Friday, April 27, 2007

Freedom Day in South Africa

I was there. There for the first free elections in South Africa. I spent the day praying in the Cathedral and it was my very great privilege to bear the chalice at Mass that morning. What a wonder it was to give communion to people about to vote for the very first time in their lives.

My dear friend, Liz Pringle, has sent this piece about what it was like for her:

On this day 13 years ago, I stood for about two hours in a queue of people, all of whom were out to cast their first vote ever in a truly democratic election in our beloved homeland.

The polling station I was at, the nearest one to my home, so I was able to walk there and back and not worry about finding parking, was not as busy as some of those in the more heavily populated areas. At least ¾ of my suburb is zoned for commercial and industrial use, so the number of people residing here, and therefore voting here, was much smaller than the number of people voting at polling stations in purely residential areas.

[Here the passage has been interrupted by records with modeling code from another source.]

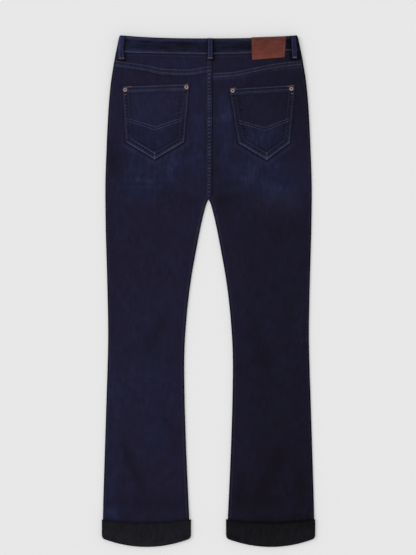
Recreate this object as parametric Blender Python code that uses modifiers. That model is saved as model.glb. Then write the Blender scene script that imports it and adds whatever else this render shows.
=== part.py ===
"""Bootcut jeans with turned-up hems, laid flat with the back up.

+X is the right-hand side of the back, +Y runs up to the waist and +Z is up. The front lies underneath and
rests on Z = 0. Sizes and tables are in millimetres. They become metres in one place, new_surface.
"""

import math
from collections import namedtuple

import bmesh
import bpy
import numpy as np
from mathutils import Vector

MM = 0.001

# The two faces and the two sides of the jeans
BACK, FRONT = 1, -1
LEFT, RIGHT = -1, 1
SIDE_NAMES = {LEFT: "left", RIGHT: "right"}

# Walls and gaps
CLOTH = 1.3  # stretch denim, brushed inside
BAND = 2.0  # waistband, two layers pressed together
BAND_PROUD = 0.5  # the waistband's face above the panel that it is sewn to
CUFF = 1.6  # turned-up hem with its stitched edge
POCKET = 1.6  # back pocket with its edges turned in
LOOP = 1.9  # belt loop, folded in three
LOOP_BOW = 0.5  # how far a belt loop's middle stands off the band
LEATHER = 1.2
SEAM = 0.3  # gap at each seam and under each laid piece

# Rolled edges, where the back turns round to the front
ROLL = 3.6  # width of the roll, from the outline in to the flat of the panel
RollStep = namedtuple("RollStep", "offset flat rise")
ROLL_STEPS = (  # shares of ROLL from the edge, rolled and opened flat, and share of the half thickness
    RollStep(0.0, 0.0, 0.0),
    RollStep(0.0, 0.15, 0.16),
    RollStep(0.18, 0.38, 0.57),
    RollStep(0.5, 0.65, 0.87),
    RollStep(1.0, 1.0, 1.0),
)
COARSE_ROLL = ROLL_STEPS[:2] + (RollStep(0.3, 0.5, 0.71), ROLL_STEPS[-1])

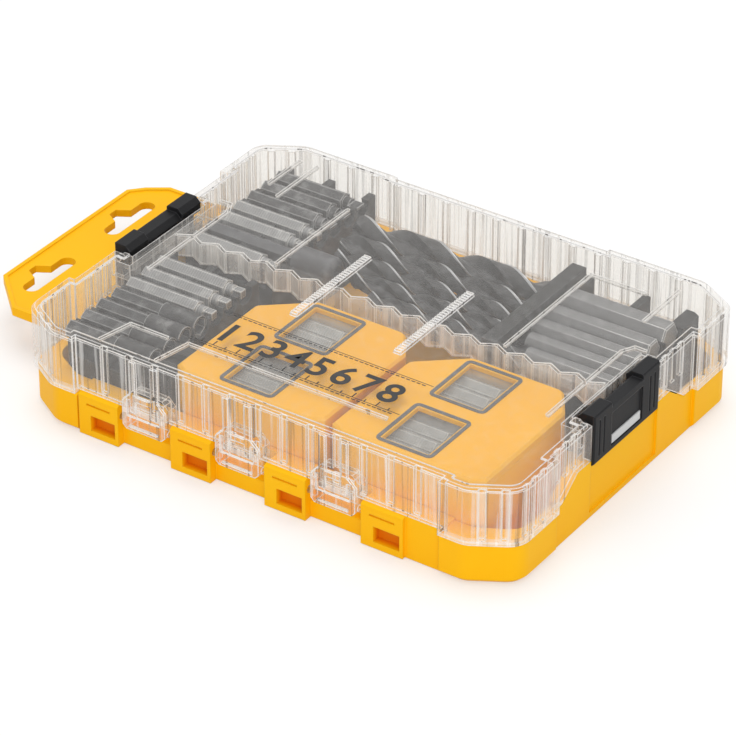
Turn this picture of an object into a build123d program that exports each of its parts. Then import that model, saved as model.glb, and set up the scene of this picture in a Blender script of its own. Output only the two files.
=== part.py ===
from build123d import *
import math
import os

# A drill bit case: a tray-shaped base, a clear lid hinged along the front edge, a latch on
# each short side, a hang tab, and the racks, bits and two small cassettes that it holds.
# Millimetres. X runs along the case, Y towards its back, Z up. The origin is the centre of
# the base's underside.

# ---- base ----
CASE_LENGTH = 210.0
CASE_WIDTH = 160.0
RIM_HEIGHT = 16.5
FLOOR = 2.0
BASE_WALL = 2.0
BOTTOM_CHAMFER = 1.6
CORNER_CUT_X = 17.0
CORNER_CUT_Y = 10.0
CORNER_ROUND = 9.0
CAVITY_CUT_X = 15.0
CAVITY_CUT_Y = 8.0
PANEL_DEPTH = 1.5        # the middle of each side is set back from the corner posts
SIDE_POST = 23.0         # from a corner cut to the panel in a short side
BACK_POST = 41.0         # from a corner cut to the panel in the back

# ---- clearances ----
SEAT_GAP = 0.2           # between pieces that close on each other
SWING_GAP = 0.4          # round what turns past its neighbour
REST_GAP = 0.15          # under and round what lies in a seat
STORE_GAP = 0.5          # between the stored things and the case

# ---- lid ----
LID_HEIGHT = 23.3        # from the lid's lower edge to its roof
LID_OVERHANG = 1.0
LID_WALL = 1.8
LID_ROOF = 1.8
LID_CHAMFER = 1.2
RIB_PITCH = 11.2
RIB_WIDTH = 1.2
RIB_DEPTH = 1.0
WALL_RIB_WIDTH = 2.6
WALL_RIB_DEPTH = 1.2
SIDE_RIB_PITCH = 5.5
CORNER_RIB_PITCH = 8.0
ROOF_BORDER = 3.5       # rim round the roof
ROOF_RECESS = 0.6
CORRUGATION_PITCH = 5.6
CORRUGATION_DEPTH = 9.0
CORRUGATION_SWING = 3.0
GRIP_BAR_LENGTH = 48.0
GRIP_BAR_WIDTH = 3.0
GRIP_BAR_HEIGHT = 0.9
GRIP_BAR_SPACING = 45.0
GRIP_TOOTH = 1.6

# ---- hinge along the front ----
HINGE_X = -7.0           # middle of the row of knuckles
HINGE_INSET = 3.0        # axis behind the base's front face
HINGE_DROP = 4.4         # axis below the rim
HINGE_POST = 10.0        # from a corner cut to the hinge zone
LID_SETBACK = 2.0        # lid wall behind its front corners, over the knuckles
KNUCKLE_COUNT = 4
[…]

There were pictures in the papers the next day of queues of voters winding kilometres long, each patiently awaiting his or her turn to vote. For the first time in our history, in our up-market suburbs, wealthy home-owners, their domestic workers and gardeners, as well as the local hobos and street people all queued together as equals for something as important as our first truly democratic election.

There were reports in the paper of the camaraderie that developed in these queues as people waited for up to 6 or 8 hours before it was their turn to vote; of the well-heeled lady who left her domestic worker to keep her place in the queue while she went home and made copious amounts of coffee and trays full of sandwiches to share with the people in her part of the queue, irrespective of race or status. It was reports such as these that gave me hope for the future of my beloved land – and nothing that has happened since has caused that hope to falter.

It was a grey drizzly day, and I remember standing on the pavement in a queue that snaked right around the building, waiting to get into the Maitland Town Hall where our polling station had been set up. I was reading a Spike Milligan book while I waited – I’ve always enjoyed his whacky sense of humour – and was quite in the right mood for it that day.

The people around me were nearly all Coloured people, and, as new people joined the queue, we greeted one another warmly. The mood was one of happiness & profound gratitude as we experienced ourselves for the first time as full citizens of the same country, no longer divided by the colour of our skin.

I remember a contingent of police driving by in an armoured vehicle – the kind they used to use when they went into the townships in the bad old days to put down protest action with military-style force and violence. Only today, the roof was off the top and the policemen were relaxedly sitting there, smiling and laughing, and waving to the crowd of prospective voters. They no longer had to hide in the belly of the armoured vehicle for fear of being hit by a rock or a brick thrown by an angry protester. No one in the queue needed to fear their arrival on the scene any longer. That was an “ah – ha” moment for me: we had made it. The New South Africa was actually in the process of being born.

I cannot begin to describe to you the excitement and joy I felt as I stood in the queue that day. Suddenly my white skin was no longer relevant. No longer did I have to feel ashamed of being white because of what the oppressive white regime was doing to my fellow South Africans. I was free to be me – free to be proud of being me. What a glorious awareness of my own personal liberation !!!!!

And who did I vote for ? Suffice it to say that I wanted Nelson Mandela to be president of my country more than anything I had ever wanted before, and I wanted to be part of the mass of South Africans who would all be voting for the ANC on that day for that very same reason !!!!!!